▶ _REQUIREMENTS_: Everything from the line containing "top_carrier();" down to the line containing "points = [vertex.co" is to be returned exactly; include both boundary lines and leave out all others.

▶ _GIVEN INFORMATION_:
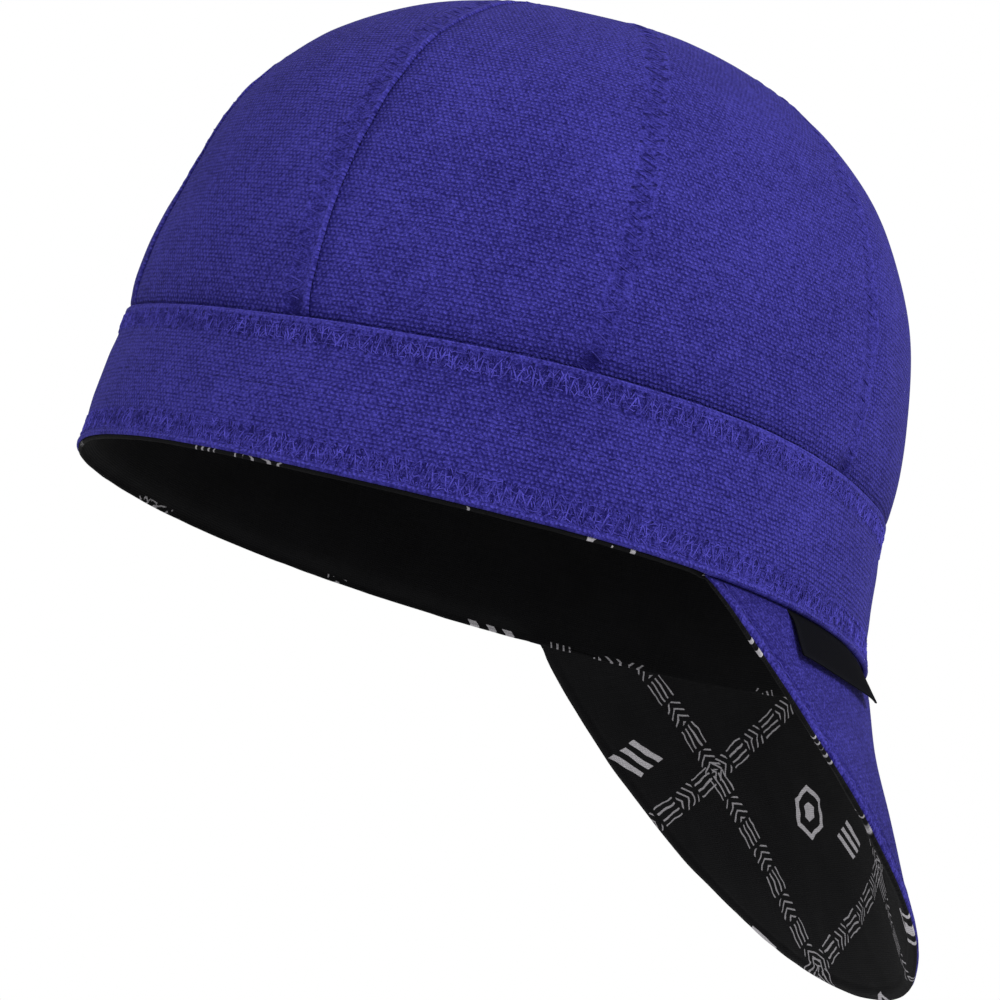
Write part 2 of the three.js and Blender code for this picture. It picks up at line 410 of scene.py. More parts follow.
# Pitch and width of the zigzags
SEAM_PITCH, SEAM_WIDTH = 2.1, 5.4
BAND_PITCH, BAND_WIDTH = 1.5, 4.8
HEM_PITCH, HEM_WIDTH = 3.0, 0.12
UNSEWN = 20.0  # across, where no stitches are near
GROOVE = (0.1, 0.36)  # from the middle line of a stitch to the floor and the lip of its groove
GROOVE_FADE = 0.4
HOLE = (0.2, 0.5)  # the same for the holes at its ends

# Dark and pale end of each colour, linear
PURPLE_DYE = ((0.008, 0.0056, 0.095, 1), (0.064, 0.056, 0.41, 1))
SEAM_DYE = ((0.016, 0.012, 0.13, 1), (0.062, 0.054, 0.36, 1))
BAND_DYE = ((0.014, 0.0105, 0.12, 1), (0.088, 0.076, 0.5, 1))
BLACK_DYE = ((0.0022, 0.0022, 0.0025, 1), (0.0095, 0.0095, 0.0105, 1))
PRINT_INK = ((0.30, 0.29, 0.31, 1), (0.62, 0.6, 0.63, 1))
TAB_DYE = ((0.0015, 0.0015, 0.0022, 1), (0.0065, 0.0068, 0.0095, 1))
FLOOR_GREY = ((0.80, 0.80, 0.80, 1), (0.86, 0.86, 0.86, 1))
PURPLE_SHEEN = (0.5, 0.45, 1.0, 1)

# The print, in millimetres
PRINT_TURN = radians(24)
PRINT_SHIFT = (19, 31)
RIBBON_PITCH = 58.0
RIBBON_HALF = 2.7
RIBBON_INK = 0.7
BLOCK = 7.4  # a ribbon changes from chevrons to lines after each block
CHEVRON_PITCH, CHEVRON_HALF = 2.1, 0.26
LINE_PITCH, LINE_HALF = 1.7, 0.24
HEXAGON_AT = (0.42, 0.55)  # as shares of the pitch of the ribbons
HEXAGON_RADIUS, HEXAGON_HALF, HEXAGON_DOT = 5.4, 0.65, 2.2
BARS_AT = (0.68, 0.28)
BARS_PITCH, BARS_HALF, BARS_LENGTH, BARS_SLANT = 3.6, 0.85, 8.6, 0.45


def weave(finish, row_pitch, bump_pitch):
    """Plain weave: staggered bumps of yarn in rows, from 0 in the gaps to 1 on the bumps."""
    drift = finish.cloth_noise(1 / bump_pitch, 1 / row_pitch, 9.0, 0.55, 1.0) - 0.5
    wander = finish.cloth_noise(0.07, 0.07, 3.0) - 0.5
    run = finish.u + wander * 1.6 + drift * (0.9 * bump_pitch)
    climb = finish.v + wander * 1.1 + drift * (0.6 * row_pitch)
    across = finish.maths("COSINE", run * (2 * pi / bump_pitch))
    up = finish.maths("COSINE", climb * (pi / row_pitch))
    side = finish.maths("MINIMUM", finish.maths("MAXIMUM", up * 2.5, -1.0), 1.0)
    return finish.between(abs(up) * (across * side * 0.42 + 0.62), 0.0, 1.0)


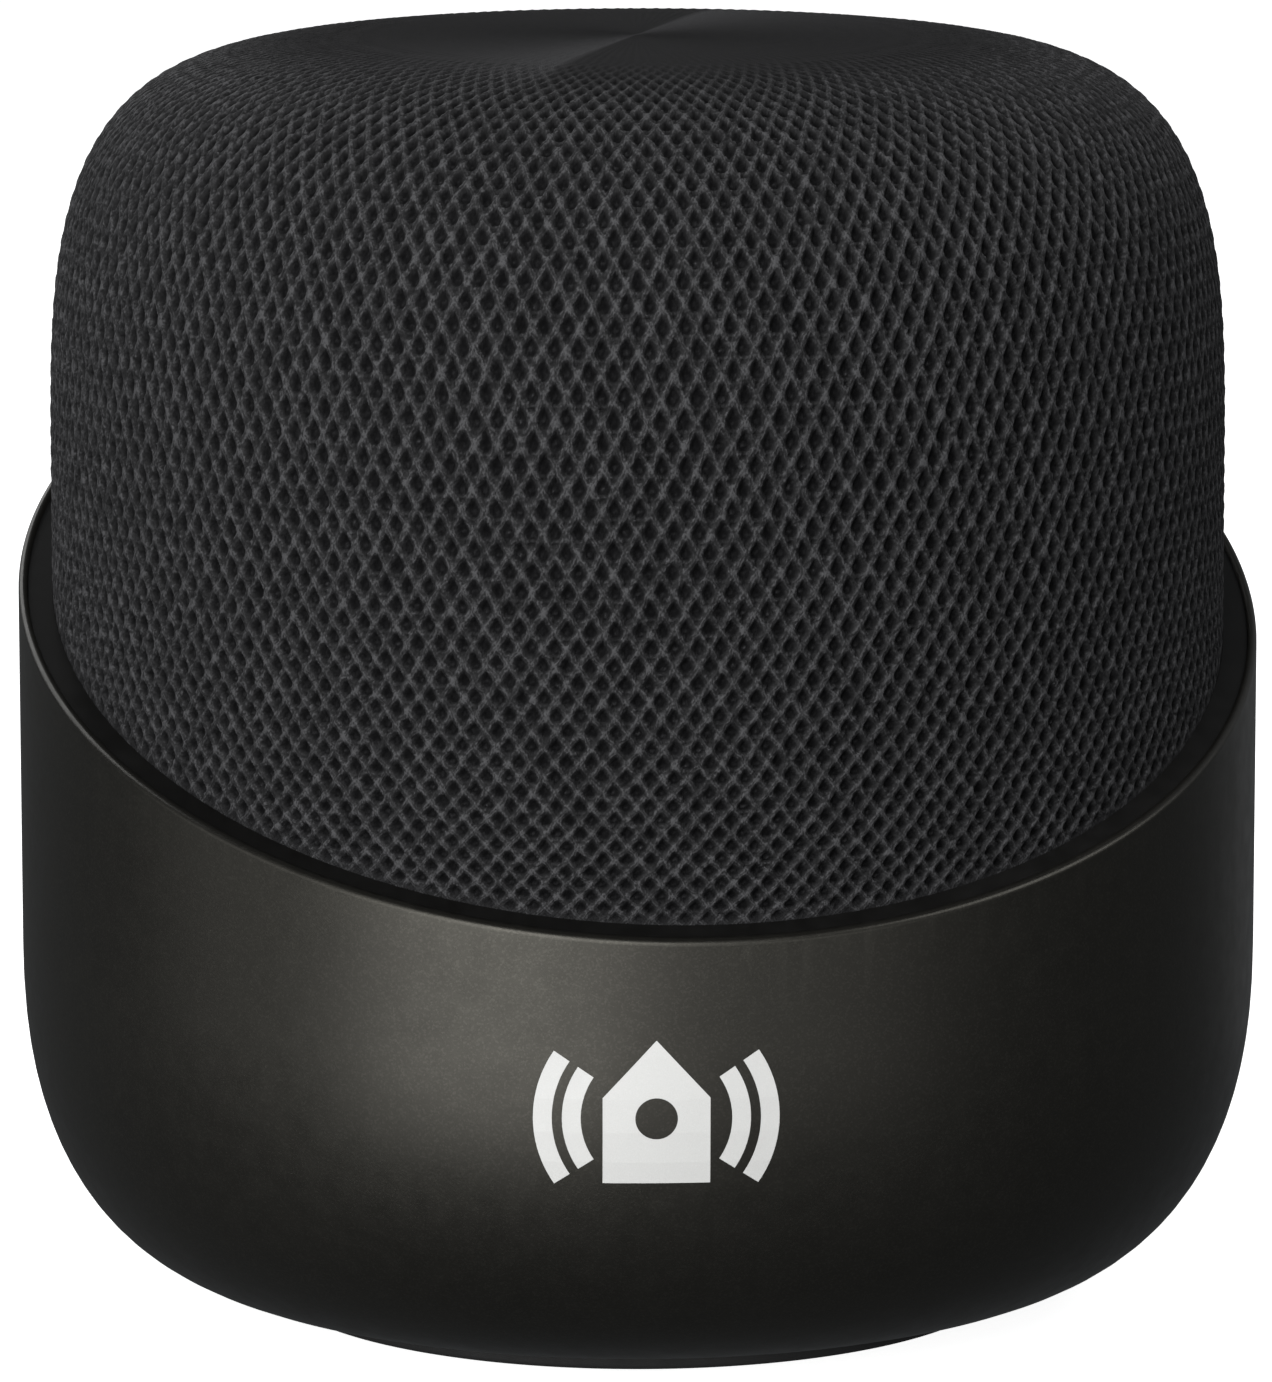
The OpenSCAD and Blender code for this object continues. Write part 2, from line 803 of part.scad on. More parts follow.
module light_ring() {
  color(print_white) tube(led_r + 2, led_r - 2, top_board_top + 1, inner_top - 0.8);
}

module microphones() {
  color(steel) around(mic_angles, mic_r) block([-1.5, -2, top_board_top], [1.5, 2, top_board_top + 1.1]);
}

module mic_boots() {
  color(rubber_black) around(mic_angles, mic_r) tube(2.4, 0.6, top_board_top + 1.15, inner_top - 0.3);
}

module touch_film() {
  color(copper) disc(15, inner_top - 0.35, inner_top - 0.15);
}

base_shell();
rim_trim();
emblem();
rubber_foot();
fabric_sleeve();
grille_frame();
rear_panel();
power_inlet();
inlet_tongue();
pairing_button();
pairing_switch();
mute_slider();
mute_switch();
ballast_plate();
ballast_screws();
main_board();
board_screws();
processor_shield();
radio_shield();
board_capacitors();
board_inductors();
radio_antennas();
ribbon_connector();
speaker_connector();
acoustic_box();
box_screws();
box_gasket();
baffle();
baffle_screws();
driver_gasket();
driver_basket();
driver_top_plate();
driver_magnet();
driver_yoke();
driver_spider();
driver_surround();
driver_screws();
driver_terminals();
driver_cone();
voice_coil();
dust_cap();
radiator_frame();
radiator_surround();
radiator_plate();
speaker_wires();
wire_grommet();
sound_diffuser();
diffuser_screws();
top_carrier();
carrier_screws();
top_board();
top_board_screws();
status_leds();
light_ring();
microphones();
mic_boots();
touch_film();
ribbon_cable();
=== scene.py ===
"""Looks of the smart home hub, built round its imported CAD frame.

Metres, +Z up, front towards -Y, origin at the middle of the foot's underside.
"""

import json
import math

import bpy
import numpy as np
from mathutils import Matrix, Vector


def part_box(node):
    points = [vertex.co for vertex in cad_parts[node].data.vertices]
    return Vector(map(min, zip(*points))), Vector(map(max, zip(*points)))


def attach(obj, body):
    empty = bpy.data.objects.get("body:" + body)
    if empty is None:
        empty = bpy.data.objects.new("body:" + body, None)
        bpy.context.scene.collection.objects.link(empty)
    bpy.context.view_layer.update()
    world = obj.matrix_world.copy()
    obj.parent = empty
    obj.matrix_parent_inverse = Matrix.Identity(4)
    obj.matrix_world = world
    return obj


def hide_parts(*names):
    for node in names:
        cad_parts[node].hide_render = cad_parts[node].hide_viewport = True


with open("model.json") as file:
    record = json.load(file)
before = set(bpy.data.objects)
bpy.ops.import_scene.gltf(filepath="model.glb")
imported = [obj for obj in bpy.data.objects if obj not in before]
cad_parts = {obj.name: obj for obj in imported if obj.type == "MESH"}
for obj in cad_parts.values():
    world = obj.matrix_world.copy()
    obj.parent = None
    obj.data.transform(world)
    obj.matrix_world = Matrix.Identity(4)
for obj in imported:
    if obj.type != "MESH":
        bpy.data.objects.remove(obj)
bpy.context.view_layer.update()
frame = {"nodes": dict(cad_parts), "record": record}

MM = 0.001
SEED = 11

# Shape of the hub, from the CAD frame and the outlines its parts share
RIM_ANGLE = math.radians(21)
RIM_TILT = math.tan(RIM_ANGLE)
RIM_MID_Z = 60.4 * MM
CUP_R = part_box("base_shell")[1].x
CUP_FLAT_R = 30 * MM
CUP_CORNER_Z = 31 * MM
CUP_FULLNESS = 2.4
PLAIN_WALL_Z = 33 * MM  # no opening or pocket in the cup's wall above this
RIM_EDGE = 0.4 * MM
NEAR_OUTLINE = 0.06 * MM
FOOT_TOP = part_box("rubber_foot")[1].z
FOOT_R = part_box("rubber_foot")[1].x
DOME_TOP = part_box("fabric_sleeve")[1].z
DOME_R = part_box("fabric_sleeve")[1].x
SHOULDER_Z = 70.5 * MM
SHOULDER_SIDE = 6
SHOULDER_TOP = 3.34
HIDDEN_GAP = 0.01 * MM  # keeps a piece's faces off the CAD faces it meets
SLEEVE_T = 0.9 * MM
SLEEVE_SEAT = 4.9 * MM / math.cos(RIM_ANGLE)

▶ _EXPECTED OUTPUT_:
top_carrier();
carrier_screws();
top_board();
top_board_screws();
status_leds();
light_ring();
microphones();
mic_boots();
touch_film();
ribbon_cable();
=== scene.py ===
"""Looks of the smart home hub, built round its imported CAD frame.

Metres, +Z up, front towards -Y, origin at the middle of the foot's underside.
"""

import json
import math

import bpy
import numpy as np
from mathutils import Matrix, Vector


def part_box(node):
    points = [vertex.co for vertex in cad_parts[node].data.vertices]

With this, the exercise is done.